>> Start DATASET CONTENT

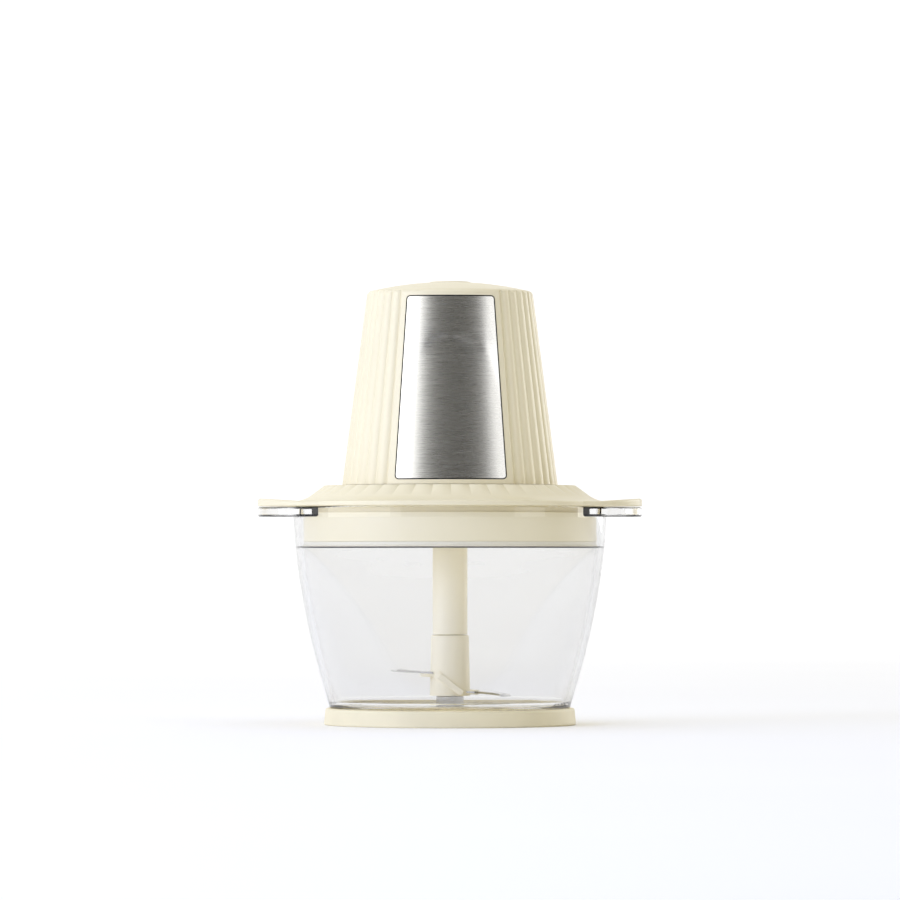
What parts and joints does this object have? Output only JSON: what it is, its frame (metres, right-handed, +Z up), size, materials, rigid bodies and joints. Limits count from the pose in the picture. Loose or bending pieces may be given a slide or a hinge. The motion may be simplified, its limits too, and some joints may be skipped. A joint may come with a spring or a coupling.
{
  "type": "food processor",
  "caption": "Mini food chopper: fluted motor head with a push button on a lid, over a glass bowl with side ears, a stem-driven two-level blade and an anti-slip base.",
  "frame": {"origin": "centre of the underside of the base ring", "axes": "+Z up along the drive axis; the steel panel faces -Y; the ears point along +X and -X"},
  "size_m": [0.192, 0.1566, 0.2215],
  "materials": {
    "cream_plastic": "satin moulded",
    "cream_soft": "soft matte",
    "clear_glass": "polished",
    "brushed_panel": "horizontal brushed",
    "bright_steel": "turned",
    "blade_steel": "ground",
    "clear_silicone": "translucent",
    "black_rubber": "matte",
    "dark_plastic": "glass filled",
    "natural_plastic": "acetal",
    "laminated_iron": "laminated",
    "copper": "enamelled",
    "brass": "drawn",
    "sintered_bronze": "sintered",
    "carbon": "pressed",
    "board_green": "soldermask"
  },
  "bodies": {
    "base": {"base_ring": "cream_soft"},
    "bowl": {"glass_bowl": "clear_glass", "pivot_pin": "bright_steel", "pin_seal": "clear_silicone", "pin_washer": "bright_steel", "pin_nut": "bright_steel"},
    "blade_sleeve": {"pivot_sleeve": "natural_plastic"},
    "blade_unit": {"blade_hub": "cream_plastic", "blade_stem": "cream_plastic", "upper_blade": "blade_steel", "lower_blade": "blade_steel"},
    "lid": {"lid": "cream_plastic", "lid_insert": "cream_plastic", "lid_seal": "clear_silicone", "lid_bush": "natural_plastic"},
    "button": {"push_button": "cream_plastic", "switch_plunger": "natural_plastic"},
    "rotor": {"motor_shaft": "bright_steel", "armature_core": "laminated_iron", "armature_winding": "copper", "commutator": "copper", "cooling_fan": "dark_plastic", "sun_pinion": "bright_steel"},
    "carrier": {"planet_carrier": "bright_steel", "planet_pins": "bright_steel", "drive_shaft": "bright_steel"},
    "planet_1": {"planet_gear_1": "natural_plastic"},
    "planet_2": {"planet_gear_2": "natural_plastic"},
    "planet_3": {"planet_gear_3": "natural_plastic"},
    "head": {"head_housing": "cream_plastic", "front_panel": "brushed_panel", "panel_gasket": "black_rubber", "cord_gland": "black_rubber", "head_base": "cream_plastic", "base_screws": "bright_steel", "button_spring": "bright_steel", "switch_bracket": "dark_plastic", "bracket_screws": "bright_steel", "switch_body": "dark_plastic", "control_board": "board_green", "board_capacitor": "dark_plastic", "rectifier": "dark_plastic", "ring_gear": "natural_plastic", "output_bush": "sintered_bronze", "gearbox_case": "dark_plastic", "gearbox_cover": "dark_plastic", "gearbox_screws": "bright_steel", "rubber_mounts": "black_rubber", "stator_core": "laminated_iron", "stator_coils": "copper", "lower_bracket": "dark_plastic", "upper_bracket": "dark_plastic", "lower_bearing": "sintered_bronze", "upper_bearing": "sintered_bronze", "motor_screws": "bright_steel", "brush_tubes": "brass", "carbon_brushes": "carbon", "brush_springs": "bright_steel"}
  },
  "joints": [
    {"name": "bowl_lift", "type": "slide", "parent": "base", "child": "bowl", "axis": [0, 0, 1], "range_m": [0, 0.05]},
    {"name": "lid_lift", "type": "slide", "parent": "bowl", "child": "lid", "axis": [0, 0, 1], "range_m": [0, 0.12]},
    {"name": "head_lift", "type": "slide", "parent": "lid", "child": "head", "axis": [0, 0, 1], "range_m": [0, 0.06]},
    {"name": "blade_lift", "type": "slide", "parent": "bowl", "child": "blade_sleeve", "axis": [0, 0, 1], "range_m": [0, 0.06]},
    {"name": "blade_spin", "type": "hinge", "parent": "blade_sleeve", "child": "blade_unit", "pos_m": [0, 0, 0.02], "axis": [0, 0, 1], "continuous": true},
    {"name": "button_press", "type": "slide", "parent": "head", "child": "button", "axis": [0, 0, -1], "range_m": [0, 0.0025], "stiffness_N_per_m": 400, "springref_m": -0.004, "deforming": ["button_spring"]},
    {"name": "rotor_spin", "type": "hinge", "parent": "head", "child": "rotor", "pos_m": [0, 0, 0.163], "axis": [0, 0, 1], "continuous": true},
    {"name": "carrier_spin", "type": "hinge", "parent": "head", "child": "carrier", "pos_m": [0, 0, 0.12], "axis": [0, 0, 1], "continuous": true},
    {"name": "planet_1_spin", "type": "hinge", "parent": "carrier", "child": "planet_1", "pos_m": [0.012, 0, 0.127], "axis": [0, 0, 1], "continuous": true},
    {"name": "planet_2_spin", "type": "hinge", "parent": "carrier", "child": "planet_2", "pos_m": [-0.006, 0.01039, 0.127], "axis": [0, 0, 1], "continuous": true},
    {"name": "planet_3_spin", "type": "hinge", "parent": "carrier", "child": "planet_3", "pos_m": [-0.006, -0.01039, 0.127], "axis": [0, 0, 1], "continuous": true}
  ],
  "couplings": [
    {"joint": "blade_lift", "follows": "lid_lift", "ratio": 0.5},
    {"joint": "carrier_spin", "follows": "rotor_spin", "ratio": 0.2},
    {"joint": "blade_spin", "follows": "rotor_spin", "ratio": 0.2},
    {"joint": "planet_1_spin", "follows": "rotor_spin", "ratio": -0.53333},
    {"joint": "planet_2_spin", "follows": "rotor_spin", "ratio": -0.53333},
    {"joint": "planet_3_spin", "follows": "rotor_spin", "ratio": -0.53333}
  ]
}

>> End DATASET CONTENT

▶ **WHAT TO WORK ON**
Print the whole listing exactly as it is.

▶ **ANSWER IN FULL**
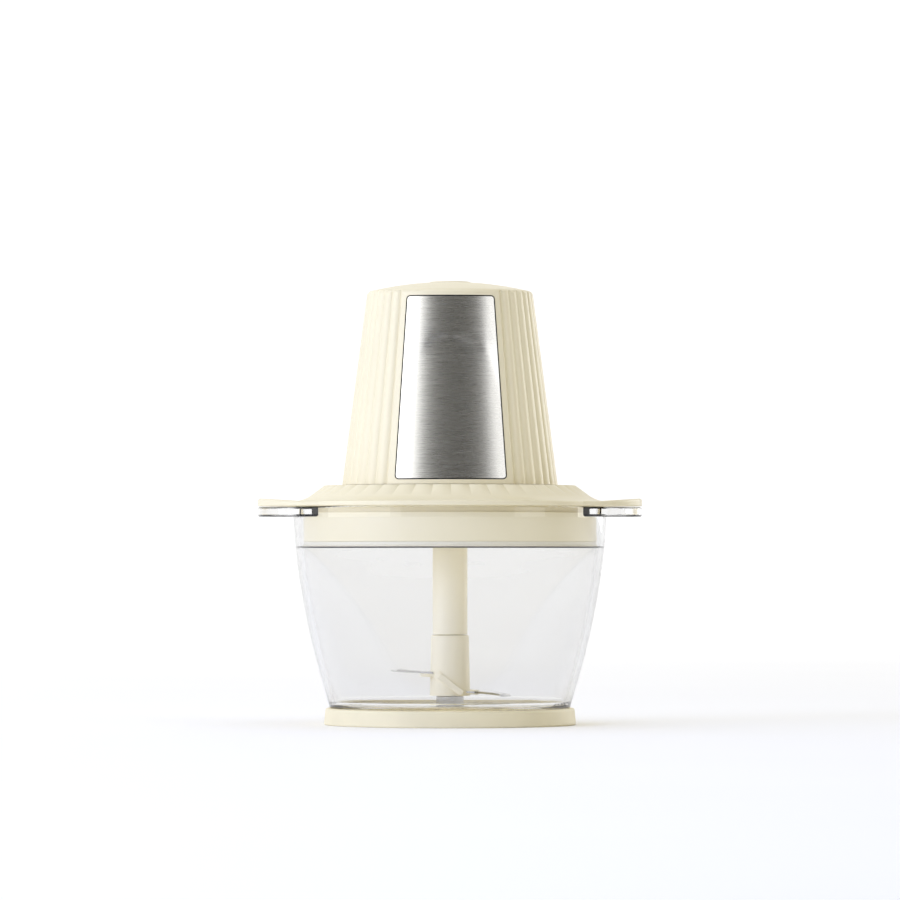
What parts and joints does this object have? Output only JSON: what it is, its frame (metres, right-handed, +Z up), size, materials, rigid bodies and joints. Limits count from the pose in the picture. Loose or bending pieces may be given a slide or a hinge. The motion may be simplified, its limits too, and some joints may be skipped. A joint may come with a spring or a coupling.
{
  "type": "food processor",
  "caption": "Mini food chopper: fluted motor head with a push button on a lid, over a glass bowl with side ears, a stem-driven two-level blade and an anti-slip base.",
  "frame": {"origin": "centre of the underside of the base ring", "axes": "+Z up along the drive axis; the steel panel faces -Y; the ears point along +X and -X"},
  "size_m": [0.192, 0.1566, 0.2215],
  "materials": {
    "cream_plastic": "satin moulded",
    "cream_soft": "soft matte",
    "clear_glass": "polished",
    "brushed_panel": "horizontal brushed",
    "bright_steel": "turned",
    "blade_steel": "ground",
    "clear_silicone": "translucent",
    "black_rubber": "matte",
    "dark_plastic": "glass filled",
    "natural_plastic": "acetal",
    "laminated_iron": "laminated",
    "copper": "enamelled",
    "brass": "drawn",
    "sintered_bronze": "sintered",
    "carbon": "pressed",
    "board_green": "soldermask"
  },
  "bodies": {
    "base": {"base_ring": "cream_soft"},
    "bowl": {"glass_bowl": "clear_glass", "pivot_pin": "bright_steel", "pin_seal": "clear_silicone", "pin_washer": "bright_steel", "pin_nut": "bright_steel"},
    "blade_sleeve": {"pivot_sleeve": "natural_plastic"},
    "blade_unit": {"blade_hub": "cream_plastic", "blade_stem": "cream_plastic", "upper_blade": "blade_steel", "lower_blade": "blade_steel"},
    "lid": {"lid": "cream_plastic", "lid_insert": "cream_plastic", "lid_seal": "clear_silicone", "lid_bush": "natural_plastic"},
    "button": {"push_button": "cream_plastic", "switch_plunger": "natural_plastic"},
    "rotor": {"motor_shaft": "bright_steel", "armature_core": "laminated_iron", "armature_winding": "copper", "commutator": "copper", "cooling_fan": "dark_plastic", "sun_pinion": "bright_steel"},
    "carrier": {"planet_carrier": "bright_steel", "planet_pins": "bright_steel", "drive_shaft": "bright_steel"},
    "planet_1": {"planet_gear_1": "natural_plastic"},
    "planet_2": {"planet_gear_2": "natural_plastic"},
    "planet_3": {"planet_gear_3": "natural_plastic"},
    "head": {"head_housing": "cream_plastic", "front_panel": "brushed_panel", "panel_gasket": "black_rubber", "cord_gland": "black_rubber", "head_base": "cream_plastic", "base_screws": "bright_steel", "button_spring": "bright_steel", "switch_bracket": "dark_plastic", "bracket_screws": "bright_steel", "switch_body": "dark_plastic", "control_board": "board_green", "board_capacitor": "dark_plastic", "rectifier": "dark_plastic", "ring_gear": "natural_plastic", "output_bush": "sintered_bronze", "gearbox_case": "dark_plastic", "gearbox_cover": "dark_plastic", "gearbox_screws": "bright_steel", "rubber_mounts": "black_rubber", "stator_core": "laminated_iron", "stator_coils": "copper", "lower_bracket": "dark_plastic", "upper_bracket": "dark_plastic", "lower_bearing": "sintered_bronze", "upper_bearing": "sintered_bronze", "motor_screws": "bright_steel", "brush_tubes": "brass", "carbon_brushes": "carbon", "brush_springs": "bright_steel"}
  },
  "joints": [
    {"name": "bowl_lift", "type": "slide", "parent": "base", "child": "bowl", "axis": [0, 0, 1], "range_m": [0, 0.05]},
    {"name": "lid_lift", "type": "slide", "parent": "bowl", "child": "lid", "axis": [0, 0, 1], "range_m": [0, 0.12]},
    {"name": "head_lift", "type": "slide", "parent": "lid", "child": "head", "axis": [0, 0, 1], "range_m": [0, 0.06]},
    {"name": "blade_lift", "type": "slide", "parent": "bowl", "child": "blade_sleeve", "axis": [0, 0, 1], "range_m": [0, 0.06]},
    {"name": "blade_spin", "type": "hinge", "parent": "blade_sleeve", "child": "blade_unit", "pos_m": [0, 0, 0.02], "axis": [0, 0, 1], "continuous": true},
    {"name": "button_press", "type": "slide", "parent": "head", "child": "button", "axis": [0, 0, -1], "range_m": [0, 0.0025], "stiffness_N_per_m": 400, "springref_m": -0.004, "deforming": ["button_spring"]},
    {"name": "rotor_spin", "type": "hinge", "parent": "head", "child": "rotor", "pos_m": [0, 0, 0.163], "axis": [0, 0, 1], "continuous": true},
    {"name": "carrier_spin", "type": "hinge", "parent": "head", "child": "carrier", "pos_m": [0, 0, 0.12], "axis": [0, 0, 1], "continuous": true},
    {"name": "planet_1_spin", "type": "hinge", "parent": "carrier", "child": "planet_1", "pos_m": [0.012, 0, 0.127], "axis": [0, 0, 1], "continuous": true},
    {"name": "planet_2_spin", "type": "hinge", "parent": "carrier", "child": "planet_2", "pos_m": [-0.006, 0.01039, 0.127], "axis": [0, 0, 1], "continuous": true},
    {"name": "planet_3_spin", "type": "hinge", "parent": "carrier", "child": "planet_3", "pos_m": [-0.006, -0.01039, 0.127], "axis": [0, 0, 1], "continuous": true}
  ],
  "couplings": [
    {"joint": "blade_lift", "follows": "lid_lift", "ratio": 0.5},
    {"joint": "carrier_spin", "follows": "rotor_spin", "ratio": 0.2},
    {"joint": "blade_spin", "follows": "rotor_spin", "ratio": 0.2},
    {"joint": "planet_1_spin", "follows": "rotor_spin", "ratio": -0.53333},
    {"joint": "planet_2_spin", "follows": "rotor_spin", "ratio": -0.53333},
    {"joint": "planet_3_spin", "follows": "rotor_spin", "ratio": -0.53333}
  ]
}